Exercise description:
Give the number of lines in this listing that contain the word "loose", and nothing else.

(Object data in JSON)
◆ ◆ ◆

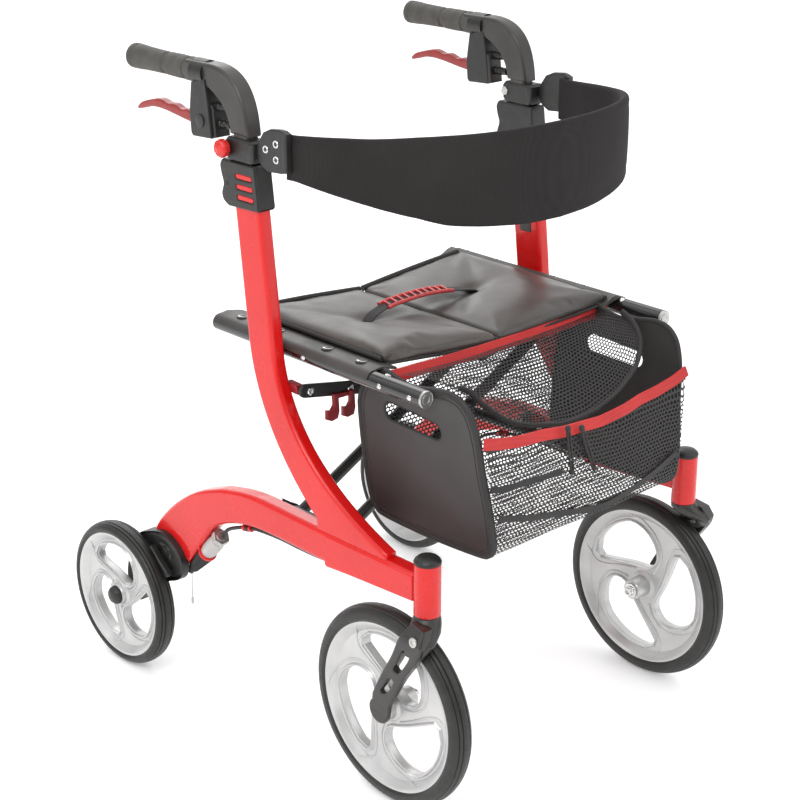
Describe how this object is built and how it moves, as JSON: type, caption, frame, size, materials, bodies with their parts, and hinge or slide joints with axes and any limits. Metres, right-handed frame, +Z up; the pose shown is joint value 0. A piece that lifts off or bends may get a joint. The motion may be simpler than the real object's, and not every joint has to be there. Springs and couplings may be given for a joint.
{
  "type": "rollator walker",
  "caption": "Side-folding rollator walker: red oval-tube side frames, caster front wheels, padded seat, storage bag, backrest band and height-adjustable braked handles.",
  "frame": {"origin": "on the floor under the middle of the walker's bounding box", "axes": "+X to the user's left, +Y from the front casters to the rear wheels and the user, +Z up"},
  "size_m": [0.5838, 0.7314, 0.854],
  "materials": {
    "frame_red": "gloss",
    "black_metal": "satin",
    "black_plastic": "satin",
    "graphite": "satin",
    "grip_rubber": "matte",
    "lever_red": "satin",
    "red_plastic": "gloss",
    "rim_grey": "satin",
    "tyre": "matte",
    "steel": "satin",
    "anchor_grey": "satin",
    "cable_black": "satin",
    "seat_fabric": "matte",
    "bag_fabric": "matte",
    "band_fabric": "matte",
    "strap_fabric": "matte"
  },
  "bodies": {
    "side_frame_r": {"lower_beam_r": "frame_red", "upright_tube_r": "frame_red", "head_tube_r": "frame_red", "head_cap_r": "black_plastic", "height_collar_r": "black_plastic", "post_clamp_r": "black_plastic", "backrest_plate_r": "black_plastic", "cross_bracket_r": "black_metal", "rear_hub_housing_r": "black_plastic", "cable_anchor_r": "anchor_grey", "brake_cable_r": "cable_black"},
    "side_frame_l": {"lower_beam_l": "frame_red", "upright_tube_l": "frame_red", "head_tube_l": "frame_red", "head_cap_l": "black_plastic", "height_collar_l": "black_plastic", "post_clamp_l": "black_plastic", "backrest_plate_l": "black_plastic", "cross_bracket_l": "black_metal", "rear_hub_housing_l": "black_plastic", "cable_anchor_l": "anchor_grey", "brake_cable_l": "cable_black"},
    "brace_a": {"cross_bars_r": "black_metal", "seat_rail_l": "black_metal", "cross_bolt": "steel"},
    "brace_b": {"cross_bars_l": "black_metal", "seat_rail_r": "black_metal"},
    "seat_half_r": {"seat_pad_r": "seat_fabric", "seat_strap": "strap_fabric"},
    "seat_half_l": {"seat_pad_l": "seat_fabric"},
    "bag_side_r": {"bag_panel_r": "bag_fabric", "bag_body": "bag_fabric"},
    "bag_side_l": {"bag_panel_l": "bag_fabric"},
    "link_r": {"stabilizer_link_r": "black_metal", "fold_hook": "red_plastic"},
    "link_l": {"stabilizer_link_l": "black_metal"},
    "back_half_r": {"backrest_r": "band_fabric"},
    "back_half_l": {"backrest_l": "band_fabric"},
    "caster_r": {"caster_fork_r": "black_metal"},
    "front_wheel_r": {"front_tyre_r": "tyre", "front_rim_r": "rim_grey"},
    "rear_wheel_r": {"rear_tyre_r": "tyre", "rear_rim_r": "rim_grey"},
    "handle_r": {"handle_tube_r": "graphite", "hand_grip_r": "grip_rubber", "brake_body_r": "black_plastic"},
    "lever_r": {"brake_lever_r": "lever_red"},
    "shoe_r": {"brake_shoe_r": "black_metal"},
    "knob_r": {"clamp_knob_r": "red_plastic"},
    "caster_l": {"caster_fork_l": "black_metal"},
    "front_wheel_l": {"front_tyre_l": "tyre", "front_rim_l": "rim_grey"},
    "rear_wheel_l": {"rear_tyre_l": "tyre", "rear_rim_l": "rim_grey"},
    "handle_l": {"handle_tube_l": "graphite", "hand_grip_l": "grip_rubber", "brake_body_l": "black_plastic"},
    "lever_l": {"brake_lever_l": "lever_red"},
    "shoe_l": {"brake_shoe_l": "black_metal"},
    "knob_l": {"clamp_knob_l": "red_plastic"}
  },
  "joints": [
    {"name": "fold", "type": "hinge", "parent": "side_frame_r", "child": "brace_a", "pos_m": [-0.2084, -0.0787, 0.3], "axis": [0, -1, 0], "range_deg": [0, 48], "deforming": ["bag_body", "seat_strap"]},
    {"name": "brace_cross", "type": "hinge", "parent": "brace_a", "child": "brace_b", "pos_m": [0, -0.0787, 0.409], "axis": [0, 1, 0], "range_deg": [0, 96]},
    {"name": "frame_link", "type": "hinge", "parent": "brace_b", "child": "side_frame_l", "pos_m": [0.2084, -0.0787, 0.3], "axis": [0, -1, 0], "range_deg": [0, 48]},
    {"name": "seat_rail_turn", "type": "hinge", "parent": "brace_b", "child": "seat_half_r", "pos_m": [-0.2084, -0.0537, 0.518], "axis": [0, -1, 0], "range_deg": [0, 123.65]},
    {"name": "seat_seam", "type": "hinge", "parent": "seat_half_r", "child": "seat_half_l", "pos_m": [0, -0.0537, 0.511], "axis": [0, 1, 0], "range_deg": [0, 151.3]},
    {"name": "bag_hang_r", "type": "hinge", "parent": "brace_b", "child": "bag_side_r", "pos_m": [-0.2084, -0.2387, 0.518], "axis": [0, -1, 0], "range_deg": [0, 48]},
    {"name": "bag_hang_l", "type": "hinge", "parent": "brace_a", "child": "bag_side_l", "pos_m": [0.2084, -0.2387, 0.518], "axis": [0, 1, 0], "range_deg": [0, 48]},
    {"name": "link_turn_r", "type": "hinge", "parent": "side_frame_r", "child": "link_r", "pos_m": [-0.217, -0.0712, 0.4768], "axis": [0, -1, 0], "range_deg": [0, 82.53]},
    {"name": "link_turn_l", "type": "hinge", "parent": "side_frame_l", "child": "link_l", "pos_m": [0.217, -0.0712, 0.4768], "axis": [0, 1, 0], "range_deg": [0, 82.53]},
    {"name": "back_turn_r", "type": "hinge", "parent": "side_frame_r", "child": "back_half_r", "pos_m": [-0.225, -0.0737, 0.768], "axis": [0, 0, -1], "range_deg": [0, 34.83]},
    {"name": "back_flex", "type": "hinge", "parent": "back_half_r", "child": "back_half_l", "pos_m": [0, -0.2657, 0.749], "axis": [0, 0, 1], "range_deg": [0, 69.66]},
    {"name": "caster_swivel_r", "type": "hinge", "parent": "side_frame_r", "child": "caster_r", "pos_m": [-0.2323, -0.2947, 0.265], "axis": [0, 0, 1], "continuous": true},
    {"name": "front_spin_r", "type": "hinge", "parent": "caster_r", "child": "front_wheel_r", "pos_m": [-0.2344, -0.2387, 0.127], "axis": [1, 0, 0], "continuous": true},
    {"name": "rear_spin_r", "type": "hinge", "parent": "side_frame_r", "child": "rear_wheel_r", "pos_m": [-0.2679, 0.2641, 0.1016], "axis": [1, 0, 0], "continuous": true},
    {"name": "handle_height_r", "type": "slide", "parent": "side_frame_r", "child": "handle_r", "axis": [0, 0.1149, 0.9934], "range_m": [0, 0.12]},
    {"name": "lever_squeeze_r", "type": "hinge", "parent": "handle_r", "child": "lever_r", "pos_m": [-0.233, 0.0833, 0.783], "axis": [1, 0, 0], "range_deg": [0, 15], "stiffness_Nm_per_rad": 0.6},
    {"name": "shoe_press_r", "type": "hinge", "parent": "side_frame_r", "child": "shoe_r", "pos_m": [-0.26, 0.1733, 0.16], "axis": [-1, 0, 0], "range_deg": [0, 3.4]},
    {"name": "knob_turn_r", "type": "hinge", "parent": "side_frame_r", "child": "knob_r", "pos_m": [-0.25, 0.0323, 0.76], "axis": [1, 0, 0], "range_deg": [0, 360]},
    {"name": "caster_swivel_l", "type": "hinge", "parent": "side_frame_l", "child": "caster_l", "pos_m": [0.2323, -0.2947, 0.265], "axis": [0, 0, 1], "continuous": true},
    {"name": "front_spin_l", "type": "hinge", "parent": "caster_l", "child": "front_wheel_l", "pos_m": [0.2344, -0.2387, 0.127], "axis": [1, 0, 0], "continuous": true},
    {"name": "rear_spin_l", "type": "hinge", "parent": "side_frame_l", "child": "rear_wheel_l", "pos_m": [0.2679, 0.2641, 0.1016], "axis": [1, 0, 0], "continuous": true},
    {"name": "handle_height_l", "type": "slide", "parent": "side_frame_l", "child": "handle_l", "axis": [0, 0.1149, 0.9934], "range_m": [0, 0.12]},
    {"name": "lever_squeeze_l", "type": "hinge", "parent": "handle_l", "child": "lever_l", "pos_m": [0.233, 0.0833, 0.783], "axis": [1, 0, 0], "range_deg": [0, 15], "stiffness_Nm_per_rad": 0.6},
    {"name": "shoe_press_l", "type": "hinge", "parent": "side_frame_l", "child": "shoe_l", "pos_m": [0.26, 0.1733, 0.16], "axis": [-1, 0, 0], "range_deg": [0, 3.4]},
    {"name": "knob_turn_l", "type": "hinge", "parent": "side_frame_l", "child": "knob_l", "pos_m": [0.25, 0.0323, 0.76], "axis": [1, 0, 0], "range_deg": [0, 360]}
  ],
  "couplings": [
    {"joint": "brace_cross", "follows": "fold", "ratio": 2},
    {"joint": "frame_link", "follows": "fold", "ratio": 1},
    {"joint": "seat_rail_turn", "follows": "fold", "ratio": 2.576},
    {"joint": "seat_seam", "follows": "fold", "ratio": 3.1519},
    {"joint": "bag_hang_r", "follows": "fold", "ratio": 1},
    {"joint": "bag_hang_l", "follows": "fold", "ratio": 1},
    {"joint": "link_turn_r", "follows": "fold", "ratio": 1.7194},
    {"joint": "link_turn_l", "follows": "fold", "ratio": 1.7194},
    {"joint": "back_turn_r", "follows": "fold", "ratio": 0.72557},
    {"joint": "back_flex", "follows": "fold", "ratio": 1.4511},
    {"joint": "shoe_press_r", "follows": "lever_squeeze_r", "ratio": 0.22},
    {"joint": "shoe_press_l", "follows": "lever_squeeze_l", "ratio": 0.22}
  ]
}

◆ ◆ ◆

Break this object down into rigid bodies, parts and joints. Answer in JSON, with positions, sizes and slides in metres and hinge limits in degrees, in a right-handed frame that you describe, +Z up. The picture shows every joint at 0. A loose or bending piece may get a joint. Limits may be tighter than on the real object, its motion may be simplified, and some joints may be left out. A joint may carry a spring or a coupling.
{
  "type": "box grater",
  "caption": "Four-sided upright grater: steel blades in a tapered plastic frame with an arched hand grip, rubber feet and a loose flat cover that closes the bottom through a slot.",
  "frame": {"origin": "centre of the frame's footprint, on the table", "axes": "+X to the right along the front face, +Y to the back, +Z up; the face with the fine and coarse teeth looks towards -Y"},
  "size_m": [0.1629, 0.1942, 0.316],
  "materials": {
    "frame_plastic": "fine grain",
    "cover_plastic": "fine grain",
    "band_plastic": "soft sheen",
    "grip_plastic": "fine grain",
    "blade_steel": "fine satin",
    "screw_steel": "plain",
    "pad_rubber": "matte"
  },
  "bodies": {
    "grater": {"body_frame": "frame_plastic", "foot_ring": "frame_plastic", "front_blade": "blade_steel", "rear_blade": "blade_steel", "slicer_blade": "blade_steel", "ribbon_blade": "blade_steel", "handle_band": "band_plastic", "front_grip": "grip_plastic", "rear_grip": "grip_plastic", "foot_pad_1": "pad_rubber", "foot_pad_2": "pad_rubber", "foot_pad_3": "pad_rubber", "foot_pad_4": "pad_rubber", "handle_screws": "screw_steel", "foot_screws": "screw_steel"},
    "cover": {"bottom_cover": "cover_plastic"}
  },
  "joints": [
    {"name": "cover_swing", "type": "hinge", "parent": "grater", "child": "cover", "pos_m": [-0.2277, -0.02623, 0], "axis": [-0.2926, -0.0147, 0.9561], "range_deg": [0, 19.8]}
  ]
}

◆ ◆ ◆

Solution to the problem:
2